# Toilet Paper And Towel Bar



## mjwencl (Feb 25, 2004)

Our 2004 Outback 25RSS had a towel holder, toilet paper holder, and even a toothbrush holder in the bathroom. Now our 2011 Outback 260FL does have a hook on the back of the bathroom door and some hooks on the wall over the stool wall but where and what have you put your toilet paper holder and towel bars? And where did you find what you installed?

Inquiring minds want to know...









Michael


----------



## CamperAndy (Aug 26, 2004)

They are never installed since most people have different ideas on where they should go. If you did not have a bag in your trailer with these fixtures for you to install then just go to home depot and get what you need. We just threw away what came with our trailer as it was just cheap and the DW wanted something else installed.


----------



## mmblantz (Jul 1, 2007)

We never even installed our stuff as their is not much room in there. We put a towel rack over the door and the TP just sits on little side shelf out of the way. This gives us more elbow room.---Mike


----------



## D.P. (Nov 8, 2009)

DW got a free standing T.P. holder at "Target" and even matches the bath room hardward nicely.


----------



## RVdogs (May 5, 2010)

mmblantz said:


> We never even installed our stuff as their is not much room in there. We put a towel rack over the door and the TP just sits on little side shelf out of the way. This gives us more elbow room.---Mike


+1


----------



## ember (Jan 17, 2008)

D.P. said:


> DW got a free standing T.P. holder at "Target" and even matches the bath room hardward nicely.

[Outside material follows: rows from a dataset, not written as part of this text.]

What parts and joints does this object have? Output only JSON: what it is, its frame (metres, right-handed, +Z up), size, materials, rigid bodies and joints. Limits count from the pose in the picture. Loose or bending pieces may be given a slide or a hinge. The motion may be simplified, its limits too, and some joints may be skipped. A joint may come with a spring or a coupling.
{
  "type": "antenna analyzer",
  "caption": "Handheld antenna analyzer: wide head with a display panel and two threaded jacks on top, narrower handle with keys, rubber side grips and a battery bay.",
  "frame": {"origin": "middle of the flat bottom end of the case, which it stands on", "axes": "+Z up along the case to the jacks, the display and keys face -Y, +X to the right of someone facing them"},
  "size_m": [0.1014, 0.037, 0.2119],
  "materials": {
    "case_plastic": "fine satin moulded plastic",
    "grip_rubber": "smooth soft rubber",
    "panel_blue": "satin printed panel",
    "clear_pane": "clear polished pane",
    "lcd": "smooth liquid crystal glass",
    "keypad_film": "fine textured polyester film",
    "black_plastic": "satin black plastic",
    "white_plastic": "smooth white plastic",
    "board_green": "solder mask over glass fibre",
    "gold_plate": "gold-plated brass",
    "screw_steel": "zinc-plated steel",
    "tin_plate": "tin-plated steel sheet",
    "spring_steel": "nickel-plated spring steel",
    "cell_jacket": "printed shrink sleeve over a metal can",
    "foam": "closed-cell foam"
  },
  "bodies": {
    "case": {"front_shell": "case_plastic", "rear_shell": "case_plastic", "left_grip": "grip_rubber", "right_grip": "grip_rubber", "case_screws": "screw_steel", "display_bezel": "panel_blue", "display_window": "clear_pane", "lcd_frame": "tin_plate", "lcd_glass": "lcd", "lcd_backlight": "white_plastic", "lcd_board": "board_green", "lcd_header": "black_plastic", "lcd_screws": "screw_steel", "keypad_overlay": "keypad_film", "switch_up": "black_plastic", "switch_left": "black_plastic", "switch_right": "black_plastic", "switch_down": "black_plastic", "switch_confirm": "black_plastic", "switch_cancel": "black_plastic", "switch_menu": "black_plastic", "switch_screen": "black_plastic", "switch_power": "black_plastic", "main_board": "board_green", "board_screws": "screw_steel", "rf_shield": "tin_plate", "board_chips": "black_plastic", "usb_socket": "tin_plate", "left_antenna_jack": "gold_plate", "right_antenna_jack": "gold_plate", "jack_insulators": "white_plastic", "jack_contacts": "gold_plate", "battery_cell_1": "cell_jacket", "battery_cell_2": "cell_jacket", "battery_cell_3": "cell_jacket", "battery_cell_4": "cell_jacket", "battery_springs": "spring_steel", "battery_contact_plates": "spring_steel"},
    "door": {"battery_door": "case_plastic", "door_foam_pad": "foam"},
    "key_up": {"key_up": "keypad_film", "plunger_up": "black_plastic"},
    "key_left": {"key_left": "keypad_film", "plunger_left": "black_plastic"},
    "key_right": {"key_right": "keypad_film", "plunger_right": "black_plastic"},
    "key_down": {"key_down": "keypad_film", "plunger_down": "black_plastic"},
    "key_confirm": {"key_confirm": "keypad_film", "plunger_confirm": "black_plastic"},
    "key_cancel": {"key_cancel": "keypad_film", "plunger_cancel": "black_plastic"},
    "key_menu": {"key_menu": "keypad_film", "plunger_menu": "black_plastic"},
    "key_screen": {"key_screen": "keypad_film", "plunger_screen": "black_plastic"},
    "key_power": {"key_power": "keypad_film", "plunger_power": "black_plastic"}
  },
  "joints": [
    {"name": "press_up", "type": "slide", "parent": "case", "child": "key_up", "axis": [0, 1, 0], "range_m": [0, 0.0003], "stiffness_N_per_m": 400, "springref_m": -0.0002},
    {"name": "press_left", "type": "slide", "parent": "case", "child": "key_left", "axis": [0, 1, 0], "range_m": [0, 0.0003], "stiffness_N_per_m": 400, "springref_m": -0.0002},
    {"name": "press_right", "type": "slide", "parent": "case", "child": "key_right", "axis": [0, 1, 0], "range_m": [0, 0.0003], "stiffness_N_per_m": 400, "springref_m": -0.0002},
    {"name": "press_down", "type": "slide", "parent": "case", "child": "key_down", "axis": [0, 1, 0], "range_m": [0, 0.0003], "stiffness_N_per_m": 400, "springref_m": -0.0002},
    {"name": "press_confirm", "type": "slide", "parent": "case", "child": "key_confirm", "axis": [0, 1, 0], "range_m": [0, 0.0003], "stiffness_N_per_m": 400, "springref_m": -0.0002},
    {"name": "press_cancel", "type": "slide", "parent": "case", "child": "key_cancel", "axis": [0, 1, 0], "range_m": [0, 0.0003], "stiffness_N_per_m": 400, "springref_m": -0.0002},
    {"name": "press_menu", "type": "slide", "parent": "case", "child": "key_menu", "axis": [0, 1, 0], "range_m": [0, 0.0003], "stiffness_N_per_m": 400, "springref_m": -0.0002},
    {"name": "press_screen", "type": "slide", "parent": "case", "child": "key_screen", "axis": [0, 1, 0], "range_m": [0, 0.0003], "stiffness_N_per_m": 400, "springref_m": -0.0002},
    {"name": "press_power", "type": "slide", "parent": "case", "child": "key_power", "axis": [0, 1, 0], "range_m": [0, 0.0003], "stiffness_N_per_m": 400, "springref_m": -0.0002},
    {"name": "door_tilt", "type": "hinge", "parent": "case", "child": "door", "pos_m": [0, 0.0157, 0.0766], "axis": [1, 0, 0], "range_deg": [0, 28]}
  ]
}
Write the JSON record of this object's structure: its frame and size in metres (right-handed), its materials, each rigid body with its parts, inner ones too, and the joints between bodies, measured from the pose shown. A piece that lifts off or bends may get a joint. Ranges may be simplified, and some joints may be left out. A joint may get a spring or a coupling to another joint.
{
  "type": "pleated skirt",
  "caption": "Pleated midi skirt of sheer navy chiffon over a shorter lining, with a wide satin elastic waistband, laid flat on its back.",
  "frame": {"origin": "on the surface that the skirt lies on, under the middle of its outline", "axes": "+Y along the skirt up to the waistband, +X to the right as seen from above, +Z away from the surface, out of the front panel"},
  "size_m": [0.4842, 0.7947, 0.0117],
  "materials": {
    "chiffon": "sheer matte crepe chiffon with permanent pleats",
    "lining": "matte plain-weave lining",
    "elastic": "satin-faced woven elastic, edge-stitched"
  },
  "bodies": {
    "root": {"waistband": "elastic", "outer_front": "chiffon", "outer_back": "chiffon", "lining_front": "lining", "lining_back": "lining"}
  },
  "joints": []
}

this is what we did too! only we went to TJMaxx and also got a matching trash can and put a piece of sticky back velcro on and no moving when traveling but easy enough to move for cleaning!!


----------



## Patty (Mar 4, 2010)

I like my toilet paper to roll. Someone here had this idea and I borrowed it


----------



## cdnbayside (Jul 16, 2009)

Ikea has some neat stuff. 4 bar towel holder screwed into the medicine cabinet and toilet paper holder screwed into the sink cabinet. Machine screws and nuts used.


----------



## Oregon_Camper (Sep 13, 2004)

Patty said:


> I like my toilet paper to roll. Someone here had this idea and I borrowed it


Pretty sure you borrowed that idea from me....


----------



## mjwencl (Feb 25, 2004)

I like the idea of using the toilet paper holder on a stand. We will have to check out the towel bar holder some more. Thanks for the ideas!

Michael


----------



## Up State NY Camper (Apr 7, 2010)

D.P. said:


> DW got a free standing T.P. holder at "Target" and even matches the bath room hardward nicely.

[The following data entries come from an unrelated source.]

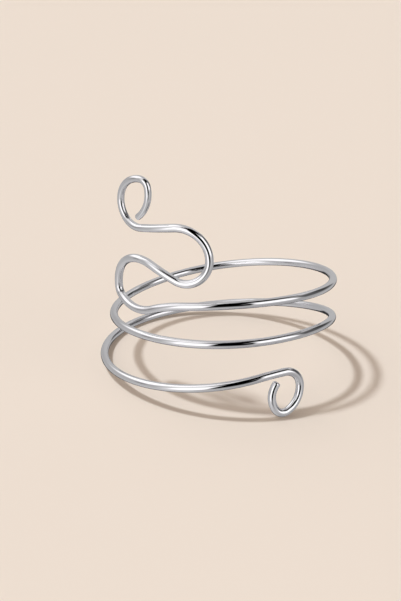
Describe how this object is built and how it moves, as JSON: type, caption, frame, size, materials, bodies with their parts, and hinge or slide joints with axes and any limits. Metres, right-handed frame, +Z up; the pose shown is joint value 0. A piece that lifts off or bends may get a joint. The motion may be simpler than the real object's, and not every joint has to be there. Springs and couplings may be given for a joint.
{
  "type": "upper arm cuff",
  "caption": "Springy wire cuff for the upper arm: an open coil with a curled lower end and an S-shaped swirl that rises to a looped eye; stands by itself on a table.",
  "frame": {"origin": "under the middle of the whole cuff, on the surface that it stands on", "axes": "+Z up from that surface, -Y towards the side with the swirl and the curl, +X to the right of someone who looks at that side"},
  "size_m": [0.0842, 0.088, 0.0777],
  "materials": {
    "silver_wire": "polished, mirror-like metal with faint drawing lines and fine wear along the wire"
  },
  "bodies": {
    "root": {"cuff_wire": "silver_wire"}
  },
  "joints": []
}
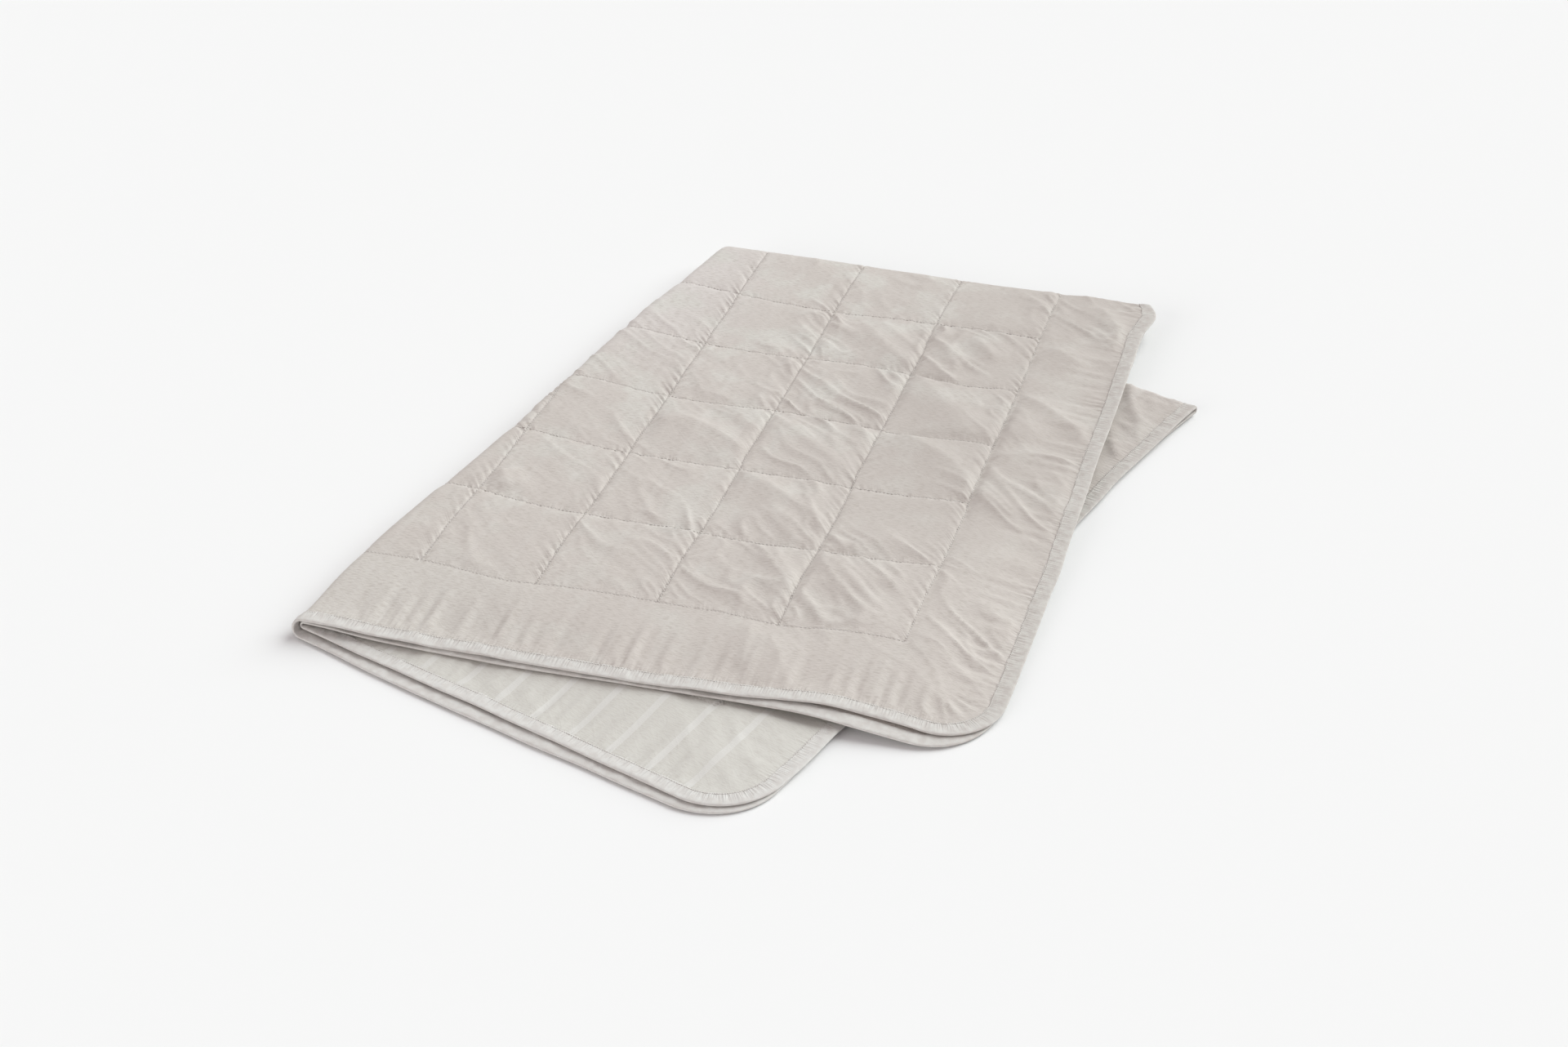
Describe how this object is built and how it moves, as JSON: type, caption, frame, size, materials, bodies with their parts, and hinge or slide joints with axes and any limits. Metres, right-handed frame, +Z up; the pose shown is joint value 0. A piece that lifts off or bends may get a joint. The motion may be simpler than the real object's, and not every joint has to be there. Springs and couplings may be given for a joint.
{
  "type": "folded quilted summer duvet",
  "caption": "Thin filled summer duvet, quilted in squares, with a taped edge, folded twice and lying flat.",
  "frame": {"origin": "middle of the folded duvet's plan, on the surface that it lies on", "axes": "+Z up from the surface; +Y from the front hem to the back fold, along the duvet's length; +X from the left fold to the right hem"},
  "size_m": [0.866, 1.165, 0.0315],
  "materials": {
    "cotton_cloth": "natural undyed cotton with a slubbed weave and faint satin stripes, matt with a soft sheen",
    "binding_tape": "off-white woven cotton tape, folded over the edge and stitched, matt"
  },
  "bodies": {
    "root": {"duvet_body": "cotton_cloth", "edge_binding": "binding_tape"}
  },
  "joints": []
}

X2. We probably have the same one. Does yours store extra rolls in the middle?


----------



## Patty (Mar 4, 2010)

Oregon_Camper said:


> I like my toilet paper to roll. Someone here had this idea and I borrowed it


Pretty sure you borrowed that idea from me....

















[/quote]

Thanks Oregon Camper for clearing that up. I went looking for the post and couldn't find it. I like to give credit where credit is due. It's a great idea. Thanks!


----------



## Oregon_Camper (Sep 13, 2004)

Patty said:


> Thanks Oregon Camper for clearing that up. I went looking for the post and couldn't find it. I like to give credit where credit is due. It's a great idea. Thanks!

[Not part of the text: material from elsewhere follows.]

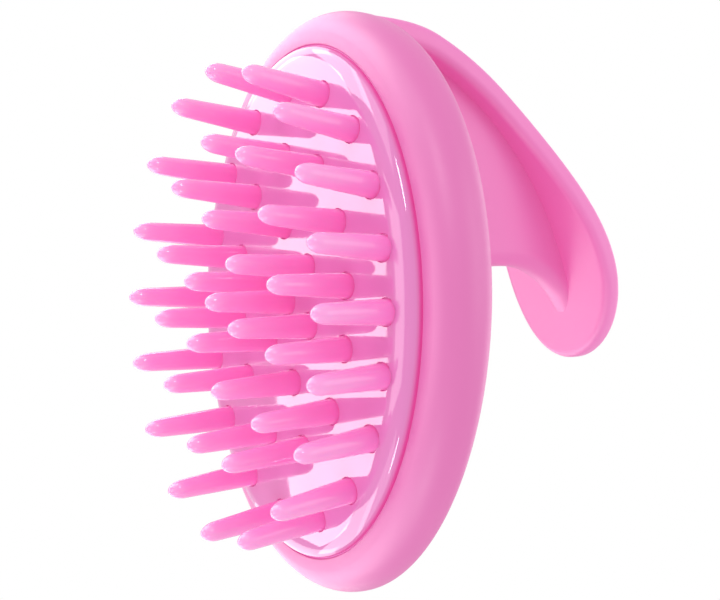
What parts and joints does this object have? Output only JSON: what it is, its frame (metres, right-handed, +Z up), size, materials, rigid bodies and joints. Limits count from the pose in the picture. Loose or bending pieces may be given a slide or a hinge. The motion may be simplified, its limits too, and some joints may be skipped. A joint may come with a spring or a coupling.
{
  "type": "scalp massager brush",
  "caption": "Palm-held oval shampoo brush: silicone massage fingers in a domed face plate, and a T-section hook handle arching over the back of its bowl.",
  "frame": {"origin": "on the ground under the middle of the brush, level with the tips of its fingers", "axes": "+Z up from the finger tips to the handle; +Y along the brush, to the end where the handle leaves the bowl; +X across it"},
  "size_m": [0.081, 0.112, 0.0963],
  "materials": {
    "satin_shell": "satin, soft to the touch",
    "gloss_plate": "mirror gloss",
    "silicone": "smooth, semi-gloss silicone",
    "inner_plastic": "plain moulded"
  },
  "bodies": {
    "brush": {"housing": "satin_shell", "handle": "satin_shell", "face_plate": "gloss_plate", "finger_mat": "silicone", "backing_plate": "inner_plastic"},
    "finger_01": {"finger_01": "silicone"},
    "finger_02": {"finger_02": "silicone"},
    "finger_03": {"finger_03": "silicone"},
    "finger_04": {"finger_04": "silicone"},
    "finger_05": {"finger_05": "silicone"},
    "finger_06": {"finger_06": "silicone"},
    "finger_07": {"finger_07": "silicone"},
    "finger_08": {"finger_08": "silicone"},
    "finger_09": {"finger_09": "silicone"},
    "finger_10": {"finger_10": "silicone"},
    "finger_11": {"finger_11": "silicone"},
    "finger_12": {"finger_12": "silicone"},
    "finger_13": {"finger_13": "silicone"},
    "finger_14": {"finger_14": "silicone"},
    "finger_15": {"finger_15": "silicone"},
    "finger_16": {"finger_16": "silicone"},
    "finger_17": {"finger_17": "silicone"},
    "finger_18": {"finger_18": "silicone"},
    "finger_19": {"finger_19": "silicone"},
    "finger_20": {"finger_20": "silicone"},
    "finger_21": {"finger_21": "silicone"},
    "finger_22": {"finger_22": "silicone"},
    "finger_23": {"finger_23": "silicone"},
    "finger_24": {"finger_24": "silicone"},
    "finger_25": {"finger_25": "silicone"},
    "finger_26": {"finger_26": "silicone"},
    "finger_27": {"finger_27": "silicone"},
    "finger_28": {"finger_28": "silicone"},
    "finger_29": {"finger_29": "silicone"},
    "finger_30": {"finger_30": "silicone"},
    "finger_31": {"finger_31": "silicone"},
    "finger_32": {"finger_32": "silicone"},
    "finger_33": {"finger_33": "silicone"},
    "finger_34": {"finger_34": "silicone"},
    "finger_35": {"finger_35": "silicone"},
    "finger_36": {"finger_36": "silicone"},
    "finger_37": {"finger_37": "silicone"}
  },
  "joints": [
    {"name": "bend_01", "type": "hinge", "parent": "brush", "child": "finger_01", "pos_m": [0, 0, 0.018], "axis": [1, 0, 0], "range_deg": [-20, 20], "stiffness_Nm_per_rad": 0.012},
    {"name": "bend_02", "type": "hinge", "parent": "brush", "child": "finger_02", "pos_m": [0.00682, 0.00374, 0.01808], "axis": [1, 0, 0], "range_deg": [-20, 20], "stiffness_Nm_per_rad": 0.012},
    {"name": "bend_03", "type": "hinge", "parent": "brush", "child": "finger_03", "pos_m": [0.00109, 0.01442, 0.01826], "axis": [1, 0, 0], "range_deg": [-20, 20], "stiffness_Nm_per_rad": 0.012},
    {"name": "bend_04", "type": "hinge", "parent": "brush", "child": "finger_04", "pos_m": [-0.00634, 0.00634, 0.0181], "axis": [1, 0, 0], "range_deg": [-20, 20], "stiffness_Nm_per_rad": 0.012},
    {"name": "bend_05", "type": "hinge", "parent": "brush", "child": "finger_05", "pos_m": [-0.00682, -0.00454, 0.01808], "axis": [1, 0, 0], "range_deg": [-20, 20], "stiffness_Nm_per_rad": 0.012},
    {"name": "bend_06", "type": "hinge", "parent": "brush", "child": "finger_06", "pos_m": [-0.00109, -0.01522, 0.01829], "axis": [1, 0, 0], "range_deg": [-20, 20], "stiffness_Nm_per_rad": 0.012},
    {"name": "bend_07", "type": "hinge", "parent": "brush", "child": "finger_07", "pos_m": [0.00634, -0.00714, 0.01811], "axis": [1, 0, 0], "range_deg": [-20, 20], "stiffness_Nm_per_rad": 0.012},
    {"name": "bend_08", "type": "hinge", "parent": "brush", "child": "finger_08", "pos_m": [0.01695, 0.00902, 0.01846], "axis": [1, 0, 0], "range_deg": [-20, 20], "stiffness_Nm_per_rad": 0.012},
    {"name": "bend_09", "type": "hinge", "parent": "brush", "child": "finger_09", "pos_m": [0.01203, 0.02074, 0.01872], "axis": [1, 0, 0], "range_deg": [-20, 20], "stiffness_Nm_per_rad": 0.012},
    {"name": "bend_10", "type": "hinge", "parent": "brush", "child": "finger_10", "pos_m": [0.00228, 0.02777, 0.01897], "axis": [1, 0, 0], "range_deg": [-20, 20], "stiffness_Nm_per_rad": 0.012},
    {"name": "bend_11", "type": "hinge", "parent": "brush", "child": "finger_11", "pos_m": [-0.00857, 0.02459, 0.01885], "axis": [1, 0, 0], "range_deg": [-20, 20], "stiffness_Nm_per_rad": 0.012},
    {"name": "bend_12", "type": "hinge", "parent": "brush", "child": "finger_12", "pos_m": [-0.01544, 0.01416, 0.01855], "axis": [1, 0, 0], "range_deg": [-20, 20], "stiffness_Nm_per_rad": 0.012},
    {"name": "bend_13", "type": "hinge", "parent": "brush", "child": "finger_13", "pos_m": [-0.01782, 0.00262, 0.01841], "axis": [1, 0, 0], "range_deg": [-20, 20], "stiffness_Nm_per_rad": 0.012},
    {"name": "bend_14", "type": "hinge", "parent": "brush", "child": "finger_14", "pos_m": [-0.01701, -0.00872, 0.01846], "axis": [1, 0, 0], "range_deg": [-20, 20], "stiffness_Nm_per_rad": 0.012},
    {"name": "bend_15", "type": "hinge", "parent": "brush", "child": "finger_15", "pos_m": [-0.01241, -0.02017, 0.0187], "axis": [1, 0, 0], "range_deg": [-20, 20], "stiffness_Nm_per_rad": 0.012},
    {"name": "bend_16", "type": "hinge", "parent": "brush", "child": "finger_16", "pos_m": [-0.00302, -0.0276, 0.01896], "axis": [1, 0, 0], "range_deg": [-20, 20], "stiffness_Nm_per_rad": 0.012},
    {"name": "bend_17", "type": "hinge", "parent": "brush", "child": "finger_17", "pos_m": [0.00798, -0.02506, 0.01887], "axis": [1, 0, 0], "range_deg": [-20, 20], "stiffness_Nm_per_rad": 0.012},
    {"name": "bend_18", "type": "hinge", "parent": "brush", "child": "finger_18", "pos_m": [0.01526, -0.01463, 0.01856], "axis": [1, 0, 0], "range_deg": [-20, 20], "stiffness_Nm_per_rad": 0.012},
    {"name": "bend_19", "type": "hinge", "parent": "brush", "child": "finger_19", "pos_m": [0.01782, -0.00272, 0.01841], "axis": [1, 0, 0], "range_deg": [-20, 20], "stiffness_Nm_per_rad": 0.012},
    {"name": "bend_20", "type": "hinge", "parent": "brush", "child": "finger_20", "pos_m": [0.02857, 0.00135, 0.01902], "axis": [1, 0, 0], "range_deg": [-20, 20], "stiffness_Nm_per_rad": 0.012},
    {"name": "bend_21", "type": "hinge", "parent": "brush", "child": "finger_21", "pos_m": [0.02681, 0.01375, 0.01914], "axis": [1, 0, 0], "range_deg": [-20, 20], "stiffness_Nm_per_rad": 0.012},
    {"name": "bend_22", "type": "hinge", "parent": "brush", "child": "finger_22", "pos_m": [0.02192, 0.02578, 0.01943], "axis": [1, 0, 0], "range_deg": [-20, 20], "stiffness_Nm_per_rad": 0.012},
    {"name": "bend_23", "type": "hinge", "parent": "brush", "child": "finger_23", "pos_m": [0.01349, 0.03557, 0.01981], "axis": [1, 0, 0], "range_deg": [-20, 20], "stiffness_Nm_per_rad": 0.012},
    {"name": "bend_24", "type": "hinge", "parent": "brush", "child": "finger_24", "pos_m": [0.00236, 0.04026, 0.02004], "axis": [1, 0, 0], "range_deg": [-20, 20], "stiffness_Nm_per_rad": 0.012},
    {"name": "bend_25", "type": "hinge", "parent": "brush", "child": "finger_25", "pos_m": [-0.00912, 0.03826, 0.01994], "axis": [1, 0, 0], "range_deg": [-20, 20], "stiffness_Nm_per_rad": 0.012},
    {"name": "bend_26", "type": "hinge", "parent": "brush", "child": "finger_26", "pos_m": [-0.0185, 0.03069, 0.01961], "axis": [1, 0, 0], "range_deg": [-20, 20], "stiffness_Nm_per_rad": 0.012},
    {"name": "bend_27", "type": "hinge", "parent": "brush", "child": "finger_27", "pos_m": [-0.02466, 0.02021, 0.01927], "axis": [1, 0, 0], "range_deg": [-20, 20], "stiffness_Nm_per_rad": 0.012},
    {"name": "bend_28", "type": "hinge", "parent": "brush", "child": "finger_28", "pos_m": [-0.02782, 0.00899, 0.01907], "axis": [1, 0, 0], "range_deg": [-20, 20], "stiffness_Nm_per_rad": 0.012},
    {"name": "bend_29", "type": "hinge", "parent": "brush", "child": "finger_29", "pos_m": [-0.02858, -0.00217, 0.01903], "axis": [1, 0, 0], "range_deg": [-20, 20], "stiffness_Nm_per_rad": 0.012},
    {"name": "bend_30", "type": "hinge", "parent": "brush", "child": "finger_30", "pos_m": [-0.02715, -0.01336, 0.01915], "axis": [1, 0, 0], "range_deg": [-20, 20], "stiffness_Nm_per_rad": 0.012},
    {"name": "bend_31", "type": "hinge", "parent": "brush", "child": "finger_31", "pos_m": [-0.02316, -0.0245, 0.01942], "axis": [1, 0, 0], "range_deg": [-20, 20], "stiffness_Nm_per_rad": 0.012},
    {"name": "bend_32", "type": "hinge", "parent": "brush", "child": "finger_32", "pos_m": [-0.01601, -0.03439, 0.0198], "axis": [1, 0, 0], "range_deg": [-20, 20], "stiffness_Nm_per_rad": 0.012},
    {"name": "bend_33", "type": "hinge", "parent": "brush", "child": "finger_33", "pos_m": [-0.0058, -0.04055, 0.0201], "axis": [1, 0, 0], "range_deg": [-20, 20], "stiffness_Nm_per_rad": 0.012},
    {"name": "bend_34", "type": "hinge", "parent": "brush", "child": "finger_34", "pos_m": [0.00586, -0.04053, 0.0201], "axis": [1, 0, 0], "range_deg": [-20, 20], "stiffness_Nm_per_rad": 0.012},
    {"name": "bend_35", "type": "hinge", "parent": "brush", "child": "finger_35", "pos_m": [0.01637, -0.03404, 0.01979], "axis": [1, 0, 0], "range_deg": [-20, 20], "stiffness_Nm_per_rad": 0.012},
    {"name": "bend_36", "type": "hinge", "parent": "brush", "child": "finger_36", "pos_m": [0.02375, -0.02328, 0.01939], "axis": [1, 0, 0], "range_deg": [-20, 20], "stiffness_Nm_per_rad": 0.012},
    {"name": "bend_37", "type": "hinge", "parent": "brush", "child": "finger_37", "pos_m": [0.02764, -0.01103, 0.01911], "axis": [1, 0, 0], "range_deg": [-20, 20], "stiffness_Nm_per_rad": 0.012}
  ]
}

No problems.....love to share a good idea when I have one. Seems like they come along less frequently with age.


----------



## mjwencl (Feb 25, 2004)

We got the floor standing model at Target also. Matches the decor of the bathroom fixtures great! We also found at Menards some Super suction cup style towel bar holders that work on our shower door side glass locations excellent too!

Giving things time you figure it out! Fixing the shower door leak took a while though.

Michael


----------



## hautevue (Mar 8, 2009)

We, too, did the Oregon_Camper Special Outback Toilet Paper Bar So The Paper Stays Dry and Out Of The Way modification..









It's great, and thanks to him/her for the idea (and the photo, which was needed to sell the DW on the idea...)


----------



## Scoutr2 (Aug 21, 2006)

Found these at Wally World, for about $10 each. The finish matches the rest of the hardware in the trailer, too!










I used regular wall anchors on one end and the other end is screwed into an aluminum wall stud.

Mike


----------



## Ciel2333 (Nov 18, 2021)

I installed a towel ring on the mirror(it is big enough) to hang my hand towel.


----------